Is data telling your business to make the right decisions? Mat Wylie explains how to use data to take the guesswork out of business.
Long gone are the days where, as David Ogilvy famously quipped: “Fifty percent of my advertising works, I just don’t know which 50 percent.” All areas of a business can and should be measured to understand where it is succeeding, along with those areas that still need improvement. Traditionally ignored areas, previously considered too difficult to measure accurately, should now stand as KPIs within every business.
The ability to analyse large and complex data sets (‘big data’), are crucial to the operations and development of businesses. Chris Lynch, ex-Vertica CEO, explains that, “big data is at the foundation of all of the mega-trends that are happening today, from social to mobile, to the cloud and gaming.” Pinpointing relevant and useful data can back up decision-making, allowing managers to make properly informed choices for their business operations.
Managers and business owners spend an average of two hours every day sorting through data. Of course collecting, analysing, reporting, and sorting data is part and parcel of running an effective and profitable business, but it takes up a considerable chunk of time and might be producing inaccurate insights.
“Half of the information located later turns out to be useless anyway,” says Lynne MacDonald of Demand Media. “Businesses need to find efficient methods to turn their data into usable information.”
Most businesses rely on an accountant to crunch numbers at the end of the financial year, against which they then make future projections about the business. Figures that fall out the back of an accountant’s report highlight the areas that are doing well, those that are underperforming, and which parts of the business should be divested. This snapshot in time, in the form of a financial report, is often the roadmap by which businesses follow through with daily activities.
Essentially, this sort of reporting is like looking at the rear-vision mirror. While it is useful, businesses that seek to gain a competitive edge should also be front-facing, looking through the windshield. To see the whole road ahead, businesses need to be able to measure the intangible aspects that are likewise critical to their success, such as staff and customer satisfaction.
Fortunately, we live in a time where we can measure those intangibles. New technology allows businesses to measure their customers’ satisfaction, experience in real time, and the likelihood that they will return. Similarly, being able to measure employee engagement is important for future growth, as it can help to predict costly turnover rates if they’re unhappy. Staff happiness is important from a sales perspective as well, since it often has a direct effect on customer experience. Staff members who are disengaged will find it hard to deliver a wonderful customer experience, or be a good representative of their business.

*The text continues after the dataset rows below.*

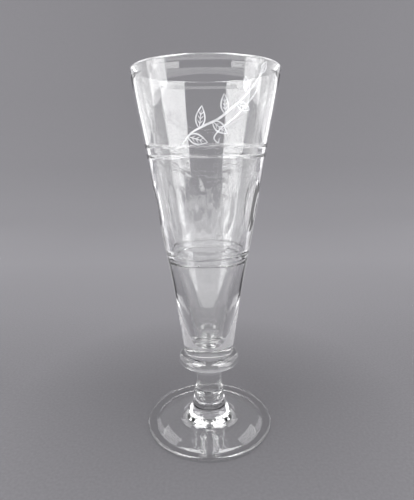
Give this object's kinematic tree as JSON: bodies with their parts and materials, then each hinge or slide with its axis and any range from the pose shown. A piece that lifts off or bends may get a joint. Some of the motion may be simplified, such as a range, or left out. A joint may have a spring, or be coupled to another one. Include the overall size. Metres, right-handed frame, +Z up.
{
  "type": "pastis glass",
  "caption": "Tall conical stemmed drinking glass of clear cut glass with a thick solid lower wall, ring lines, oval cuts, a round collar and a domed foot.",
  "frame": {"origin": "centre of the foot's underside, on the surface that the glass stands on", "axes": "+Z up along the axis of the glass, -Y towards the front as pictured, +X to the right"},
  "size_m": [0.0792, 0.0792, 0.21],
  "materials": {
    "clear_glass": "polished"
  },
  "bodies": {
    "root": {"foot": "clear_glass", "button": "clear_glass", "stem": "clear_glass", "collar": "clear_glass", "bowl": "clear_glass"}
  },
  "joints": []
}
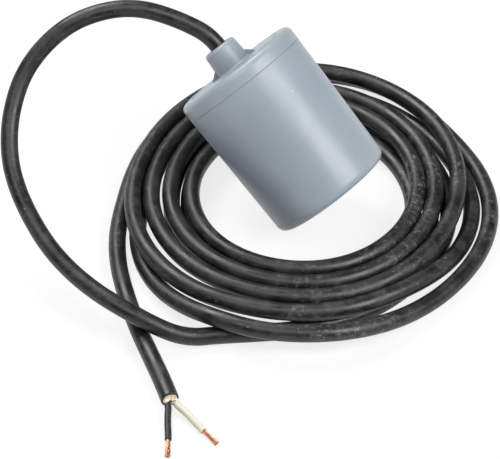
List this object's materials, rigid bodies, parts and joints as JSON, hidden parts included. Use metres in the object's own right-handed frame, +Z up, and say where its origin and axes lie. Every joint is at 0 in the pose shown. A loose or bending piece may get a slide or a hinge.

To measure this and gain useful data, businesses are turning to the likes of Customer Radar as a tool to define and measure their intangibles, allowing them to plan effectively. Customer Radar technology produces measurable and clear results so that businesses can place customer experience at the centre of their business operations. The idea is to understand how a business delivers on customer experience, and apply a metric to it. From there, different aspects of the business can be improved, because a baseline has been established and a plan can be put in place to increase profitable and positive growth areas.
Are your customers happy?
Uncovering this kind of new data may seem scary, as it could bring to light some unflattering truths or dispel beliefs that have been long-held. But discovering why customers are happy or not, should in fact be looked at as a great opportunity. Using this information, it’s possible to address any issues and improve the business. Similarly, knowing what keeps customers coming back for more is crucial to business growth and sustainability. Making assumptions about business success or failure, and worse still, making decisions based on those assumptions, can easily lead to things going wrong.
Fact beats opinion every time, so it’s always best to back important decisions with solid, meaningful data and take the guesswork out of business.